# [Data]

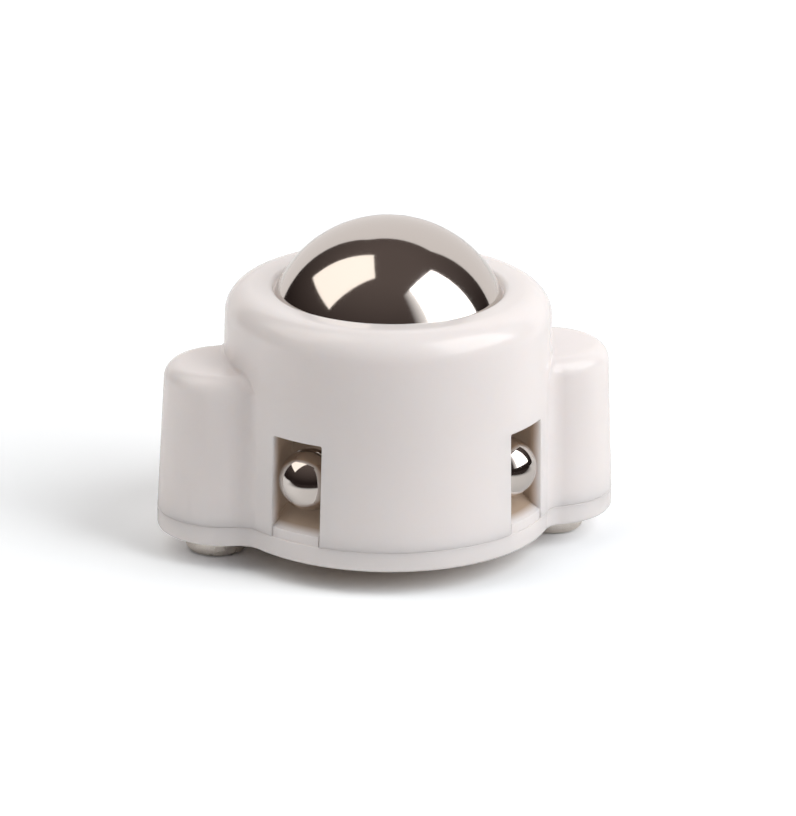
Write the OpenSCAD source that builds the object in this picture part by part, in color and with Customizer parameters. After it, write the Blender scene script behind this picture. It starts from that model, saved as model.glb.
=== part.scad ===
// Ball transfer unit: a steel ball held in a moulded cup with two screw ears.
// The unit stands ball up on the heads of its two screws. Z = 0 is the plane that the
// screw heads stand on, and the Z axis is the axis of the cup. The ears lie along X.

/* [Main ball] */
// Diameter of the main ball
ball_d = 15.875; // [15.5:0.025:16.2]
// Height of the ball's centre above the underside of the base
ball_height = 11.9; // [11.7:0.05:12.2]
// Gap between the ball and the socket round it
socket_play = 0.15; // [0.1:0.01:0.25]
// Gap between the ball and the dish that it sits in
seat_play = 0.03; // [0.02:0.01:0.08]

/* [Bearing balls] */
// Diameter of each bearing ball
bearing_ball_d = 3.969; // [3.8:0.001:4.1]
// Gap between a bearing ball and the ramp or window edges that it lies against
bearing_play = 0.03; // [0.02:0.01:0.08]
// Gap between a bearing ball and each side of its pocket
pocket_play = 0.1; // [0.05:0.01:0.2]
// Slope of the ramp under the bearing balls, in degrees
ramp_angle = 25; // [20:1:28]

/* [Housing] */
// Diameter of the cup at its lower edge
body_d = 21.5; // [21.3:0.1:22.5]
// Height of the rim above the ball's centre
rim_rise = 3.55; // [3.3:0.05:3.8]
// Width of the ring gap between the ball and the mouth, in the plane of the rim
mouth_gap = 0.32; // [0.25:0.01:0.36]
// Radius of the rounded inner edge of the mouth
lip_round = 0.3; // [0.15:0.05:0.4]
// Radius of the rounded outer edge of the rim
rim_round = 1.8; // [1.4:0.1:2.6]
// Taper of the cup's wall towards the rim, in degrees
cup_draft = 1.5; // [0.5:0.1:2]

/* [Windows] */
// Width of each window
window_w = 3.55; // [3.4:0.05:3.7]
// Height of the window tops above the underside of the base
window_top = 8; // [7.8:0.05:8.6]
// Thickness of the wall between a pocket and the outside
window_skin = 0.75; // [0.6:0.05:1]

/* [Ears] */
// Distance between the centres of the two ears
ear_pitch = 21.1; // [20.8:0.1:21.8]
// Radius of each ear at its lower edge
ear_r = 4.35; // [4.1:0.05:4.6]
// Height of the ear tops above the underside of the base
ear_height = 11.05; // [10.85:0.1:11.65]
// Radius of the rounded top edge of each ear
ear_round = 1.1; // [0.6:0.1:1.4]
// Taper of each ear towards its top, in degrees
ear_draft = 2.8; // [1.5:0.1:3]
// Radius of the hollow corner between ear and cup
corner_r = 1.6; // [1:0.1:2.2]

/* [Base] */
// Thickness of the base plate at its edge
base_t = 1.35; // [1.2:0.05:1.6]
// Radius of the rounded lower edge of the base plate
base_round = 0.3; // [0.1:0.05:0.5]
// Height of each window sill above the plate
sill_rise = 0.65; // [0.5:0.05:0.8]
// Gap between the base's raised parts and the housing round them
insert_play = 0.08; // [0.04:0.01:0.15]
// Chamfer along the seam between housing and base
seam_chamfer = 0.12; // [0.05:0.01:0.2]

/* [Screws] */
// Distance between the two screws
screw_pitch = 22.2; // [21.6:0.1:22.6]
// Diameter of the screw's core
screw_core_d = 1.7; // [1.6:0.05:1.8]
// Length of the screw under its head
screw_length = 9.5; // [8:0.5:9.5]
// Length of the screw's point
screw_point = 1.4; // [1:0.1:2]
// Gap between the screw's core and the bore in the ear
pilot_play = 0.05; // [0.03:0.01:0.1]
// Diameter of the screw hole in the base plate
screw_hole_d = 2.5; // [2.4:0.1:2.8]
// Diameter of the screw head
head_d = 4; // [3.6:0.1:4.2]
// Height of the screw head
head_h = 1.6; // [1.3:0.1:1.7]
// Radius of the rounded edge of the screw head
head_round = 0.45; // [0.3:0.05:0.6]
// Length of the cross recess from tip to tip, at the head's face
recess_span = 2; // [1.6:0.1:2.2]
// Length of the cross recess at its floor
recess_floor = 0.7; // [0.5:0.1:1]
// Width of the slots of the cross recess
recess_slot = 0.45; // [0.4:0.05:0.6]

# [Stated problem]
Quote every line of the data, word for word.

# [Full solution]
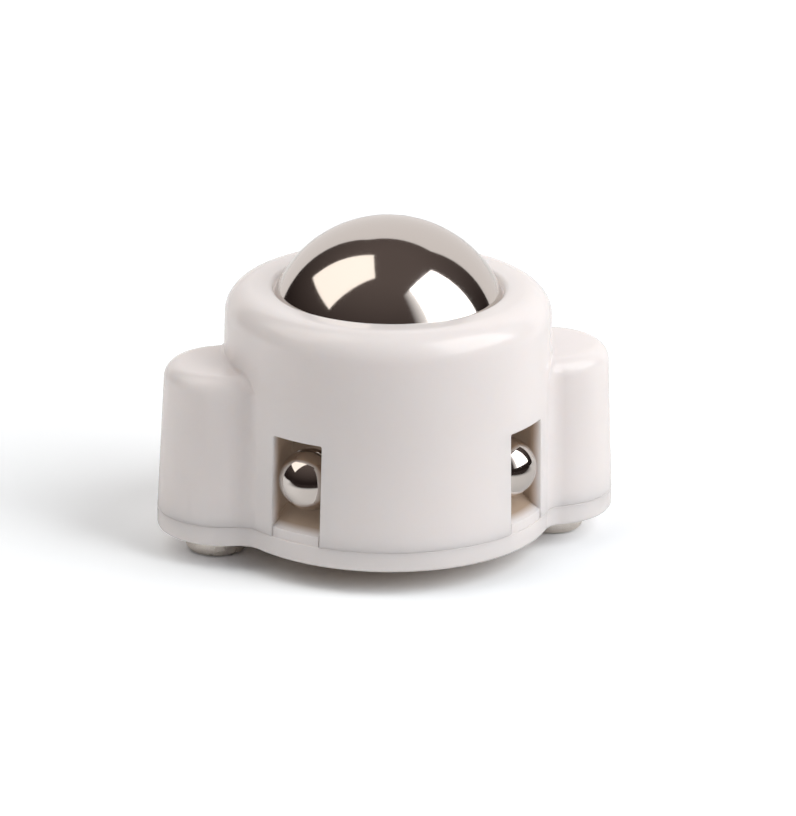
Write the OpenSCAD source that builds the object in this picture part by part, in color and with Customizer parameters. After it, write the Blender scene script behind this picture. It starts from that model, saved as model.glb.
=== part.scad ===
// Ball transfer unit: a steel ball held in a moulded cup with two screw ears.
// The unit stands ball up on the heads of its two screws. Z = 0 is the plane that the
// screw heads stand on, and the Z axis is the axis of the cup. The ears lie along X.

/* [Main ball] */
// Diameter of the main ball
ball_d = 15.875; // [15.5:0.025:16.2]
// Height of the ball's centre above the underside of the base
ball_height = 11.9; // [11.7:0.05:12.2]
// Gap between the ball and the socket round it
socket_play = 0.15; // [0.1:0.01:0.25]
// Gap between the ball and the dish that it sits in
seat_play = 0.03; // [0.02:0.01:0.08]

/* [Bearing balls] */
// Diameter of each bearing ball
bearing_ball_d = 3.969; // [3.8:0.001:4.1]
// Gap between a bearing ball and the ramp or window edges that it lies against
bearing_play = 0.03; // [0.02:0.01:0.08]
// Gap between a bearing ball and each side of its pocket
pocket_play = 0.1; // [0.05:0.01:0.2]
// Slope of the ramp under the bearing balls, in degrees
ramp_angle = 25; // [20:1:28]

/* [Housing] */
// Diameter of the cup at its lower edge
body_d = 21.5; // [21.3:0.1:22.5]
// Height of the rim above the ball's centre
rim_rise = 3.55; // [3.3:0.05:3.8]
// Width of the ring gap between the ball and the mouth, in the plane of the rim
mouth_gap = 0.32; // [0.25:0.01:0.36]
// Radius of the rounded inner edge of the mouth
lip_round = 0.3; // [0.15:0.05:0.4]
// Radius of the rounded outer edge of the rim
rim_round = 1.8; // [1.4:0.1:2.6]
// Taper of the cup's wall towards the rim, in degrees
cup_draft = 1.5; // [0.5:0.1:2]

/* [Windows] */
// Width of each window
window_w = 3.55; // [3.4:0.05:3.7]
// Height of the window tops above the underside of the base
window_top = 8; // [7.8:0.05:8.6]
// Thickness of the wall between a pocket and the outside
window_skin = 0.75; // [0.6:0.05:1]

/* [Ears] */
// Distance between the centres of the two ears
ear_pitch = 21.1; // [20.8:0.1:21.8]
// Radius of each ear at its lower edge
ear_r = 4.35; // [4.1:0.05:4.6]
// Height of the ear tops above the underside of the base
ear_height = 11.05; // [10.85:0.1:11.65]
// Radius of the rounded top edge of each ear
ear_round = 1.1; // [0.6:0.1:1.4]
// Taper of each ear towards its top, in degrees
ear_draft = 2.8; // [1.5:0.1:3]
// Radius of the hollow corner between ear and cup
corner_r = 1.6; // [1:0.1:2.2]

/* [Base] */
// Thickness of the base plate at its edge
base_t = 1.35; // [1.2:0.05:1.6]
// Radius of the rounded lower edge of the base plate
base_round = 0.3; // [0.1:0.05:0.5]
// Height of each window sill above the plate
sill_rise = 0.65; // [0.5:0.05:0.8]
// Gap between the base's raised parts and the housing round them
insert_play = 0.08; // [0.04:0.01:0.15]
// Chamfer along the seam between housing and base
seam_chamfer = 0.12; // [0.05:0.01:0.2]

/* [Screws] */
// Distance between the two screws
screw_pitch = 22.2; // [21.6:0.1:22.6]
// Diameter of the screw's core
screw_core_d = 1.7; // [1.6:0.05:1.8]
// Length of the screw under its head
screw_length = 9.5; // [8:0.5:9.5]
// Length of the screw's point
screw_point = 1.4; // [1:0.1:2]
// Gap between the screw's core and the bore in the ear
pilot_play = 0.05; // [0.03:0.01:0.1]
// Diameter of the screw hole in the base plate
screw_hole_d = 2.5; // [2.4:0.1:2.8]
// Diameter of the screw head
head_d = 4; // [3.6:0.1:4.2]
// Height of the screw head
head_h = 1.6; // [1.3:0.1:1.7]
// Radius of the rounded edge of the screw head
head_round = 0.45; // [0.3:0.05:0.6]
// Length of the cross recess from tip to tip, at the head's face
recess_span = 2; // [1.6:0.1:2.2]
// Length of the cross recess at its floor
recess_floor = 0.7; // [0.5:0.1:1]
// Width of the slots of the cross recess
recess_slot = 0.45; // [0.4:0.05:0.6]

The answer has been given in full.